Laka Foundation

Publication Laka-library:
Nuclear exports & world politics - policy and regime (1983)

AuthorR.Boardman, J.Keeley
Date1983
Classification 6.01.0.20/46 (IMPORTANCE WORLDWIDE)
Front

From the publication:

Preface

Canada and the United States were among the countries which attempted to take 
initiatives to check nuclear weapons proliferation during the 1970s. While the 
immediate context of such moves was debate within and between the nuclear 
exporting nations on the most appropriate response to the continuing demands of 
less developed countries for nuclear power following the Indian test of l974, the 
issues came to encompass the full range of questions involved in nuclear policy. 
This kind of broader reassessment was already beginning to get under way in 
several advanced industrial states in the mid-1970s, though non-proliferation 
concerns were central to shifts in public attitudes towards nuclear power generally 
in only a few. By the end of the decade, however, no clear way forward seemed to 
have emerged, even though some of the tensions much in evidence only a few 
years earlier seemed to have been eased.
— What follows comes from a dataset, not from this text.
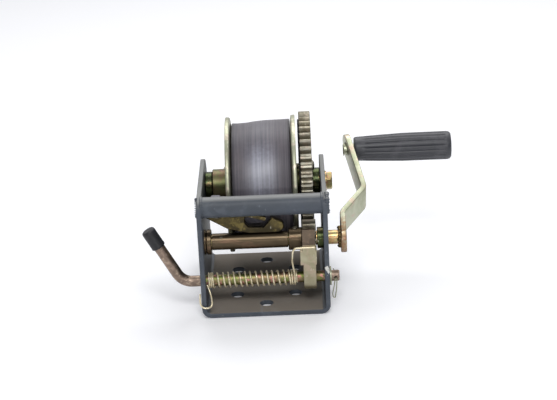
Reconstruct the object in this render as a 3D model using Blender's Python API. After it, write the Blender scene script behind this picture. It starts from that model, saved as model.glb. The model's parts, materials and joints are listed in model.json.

Disaffection on the part of many 
developing nations towards existing non-proliferation regimes appeared widespread 
and irremovable; and dissension among the western group of nuclear exporting and 
consuming countries, while cooled somewhat by the International Nuclear Fuel 
Cycle Evaluation (INFCE) inspired by the Carter Administration's anxiety-laden view 
of world nuclear developments in 1977, remained beneath the surface of inter-allied 
relations.
The focus in the main body of this book is on policies and policymaking processes 
in a selected number of western nuclear exporting countries. It formed no part of 
our aims in planning the volume to add to the stock of policy and international 
regime recommendations and proposals that now forms a quite substantial part of 
the literature on non-proliferation. An assumption underlying the study was that 
the orientations of the leading nuclear supplying states merit a more central position 
in the analysis of international nuclear politics and non-proliferation, and that a 
broader comparative approach was a useful and relatively under-exploited tool 
for this task.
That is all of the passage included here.